* **Directive**
Return the listing word for word, as given.
'''
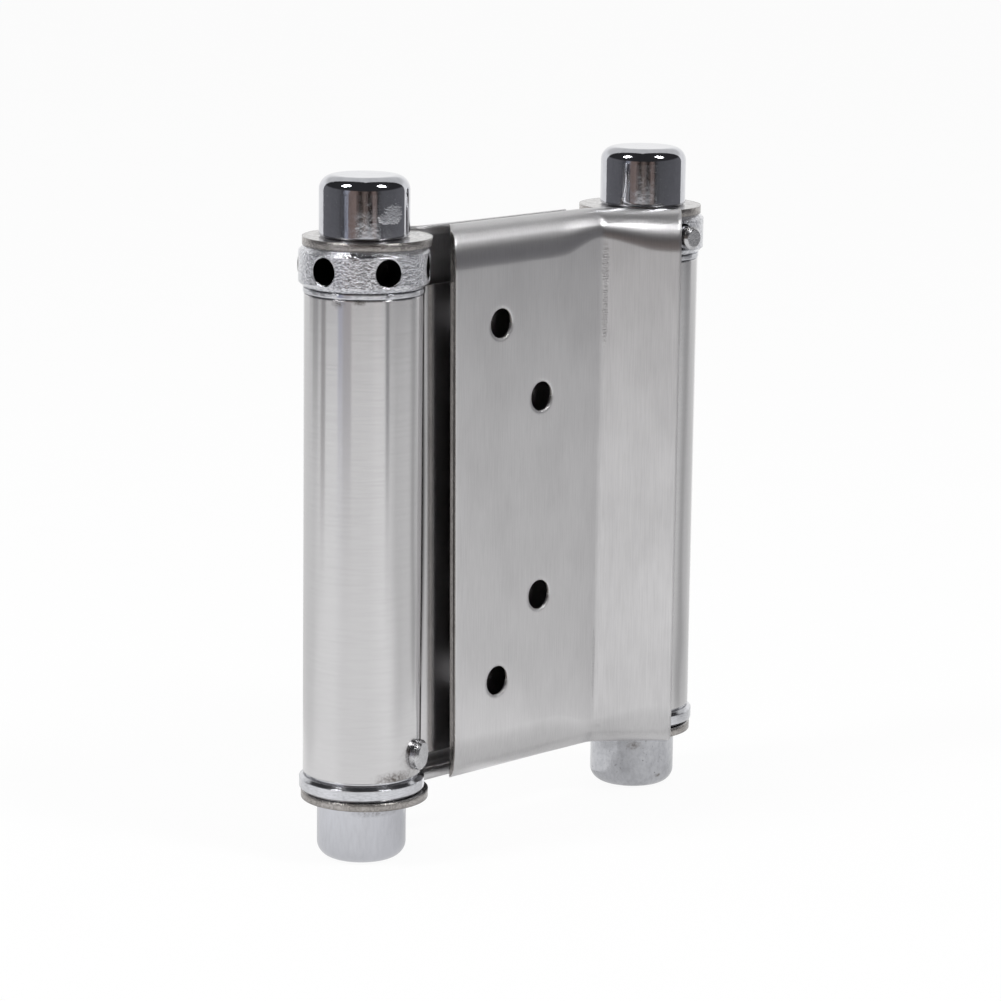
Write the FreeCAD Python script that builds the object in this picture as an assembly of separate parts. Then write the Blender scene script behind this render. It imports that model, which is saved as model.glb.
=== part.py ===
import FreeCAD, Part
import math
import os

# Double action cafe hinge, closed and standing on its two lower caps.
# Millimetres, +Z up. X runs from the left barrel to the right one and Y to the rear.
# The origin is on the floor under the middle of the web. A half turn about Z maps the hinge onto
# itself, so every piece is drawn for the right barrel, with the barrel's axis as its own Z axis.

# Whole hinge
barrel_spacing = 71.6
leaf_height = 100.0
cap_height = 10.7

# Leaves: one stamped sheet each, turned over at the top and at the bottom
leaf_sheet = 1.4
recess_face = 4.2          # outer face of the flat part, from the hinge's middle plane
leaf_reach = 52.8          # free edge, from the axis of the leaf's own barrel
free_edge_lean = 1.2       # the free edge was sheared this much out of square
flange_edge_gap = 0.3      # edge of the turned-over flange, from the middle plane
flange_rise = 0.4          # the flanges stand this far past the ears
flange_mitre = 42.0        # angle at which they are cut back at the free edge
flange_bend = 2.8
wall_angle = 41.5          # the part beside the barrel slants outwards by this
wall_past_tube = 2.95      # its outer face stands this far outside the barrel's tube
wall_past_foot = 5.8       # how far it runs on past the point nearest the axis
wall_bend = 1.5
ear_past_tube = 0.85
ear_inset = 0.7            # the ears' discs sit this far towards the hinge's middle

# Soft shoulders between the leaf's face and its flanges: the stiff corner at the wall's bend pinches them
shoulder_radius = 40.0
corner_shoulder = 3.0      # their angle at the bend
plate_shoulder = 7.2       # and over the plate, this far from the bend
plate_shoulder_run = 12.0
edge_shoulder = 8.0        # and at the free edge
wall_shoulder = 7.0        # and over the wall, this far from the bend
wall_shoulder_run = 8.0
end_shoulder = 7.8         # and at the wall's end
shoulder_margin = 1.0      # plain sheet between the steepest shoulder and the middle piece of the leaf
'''
* **Exercise output**
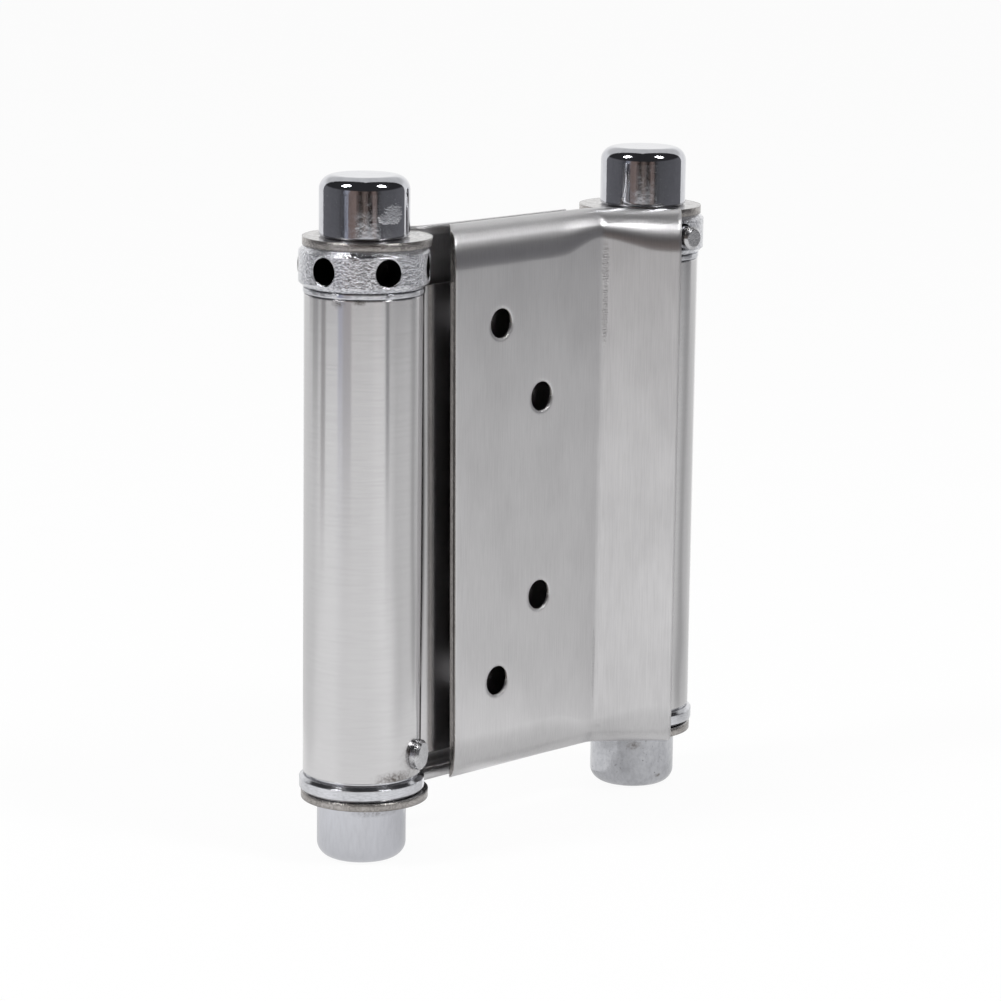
Write the FreeCAD Python script that builds the object in this picture as an assembly of separate parts. Then write the Blender scene script behind this render. It imports that model, which is saved as model.glb.
=== part.py ===
import FreeCAD, Part
import math
import os

# Double action cafe hinge, closed and standing on its two lower caps.
# Millimetres, +Z up. X runs from the left barrel to the right one and Y to the rear.
# The origin is on the floor under the middle of the web. A half turn about Z maps the hinge onto
# itself, so every piece is drawn for the right barrel, with the barrel's axis as its own Z axis.

# Whole hinge
barrel_spacing = 71.6
leaf_height = 100.0
cap_height = 10.7

# Leaves: one stamped sheet each, turned over at the top and at the bottom
leaf_sheet = 1.4
recess_face = 4.2          # outer face of the flat part, from the hinge's middle plane
leaf_reach = 52.8          # free edge, from the axis of the leaf's own barrel
free_edge_lean = 1.2       # the free edge was sheared this much out of square
flange_edge_gap = 0.3      # edge of the turned-over flange, from the middle plane
flange_rise = 0.4          # the flanges stand this far past the ears
flange_mitre = 42.0        # angle at which they are cut back at the free edge
flange_bend = 2.8
wall_angle = 41.5          # the part beside the barrel slants outwards by this
wall_past_tube = 2.95      # its outer face stands this far outside the barrel's tube
wall_past_foot = 5.8       # how far it runs on past the point nearest the axis
wall_bend = 1.5
ear_past_tube = 0.85
ear_inset = 0.7            # the ears' discs sit this far towards the hinge's middle

# Soft shoulders between the leaf's face and its flanges: the stiff corner at the wall's bend pinches them
shoulder_radius = 40.0
corner_shoulder = 3.0      # their angle at the bend
plate_shoulder = 7.2       # and over the plate, this far from the bend
plate_shoulder_run = 12.0
edge_shoulder = 8.0        # and at the free edge
wall_shoulder = 7.0        # and over the wall, this far from the bend
wall_shoulder_run = 8.0
end_shoulder = 7.8         # and at the wall's end
shoulder_margin = 1.0      # plain sheet between the steepest shoulder and the middle piece of the leaf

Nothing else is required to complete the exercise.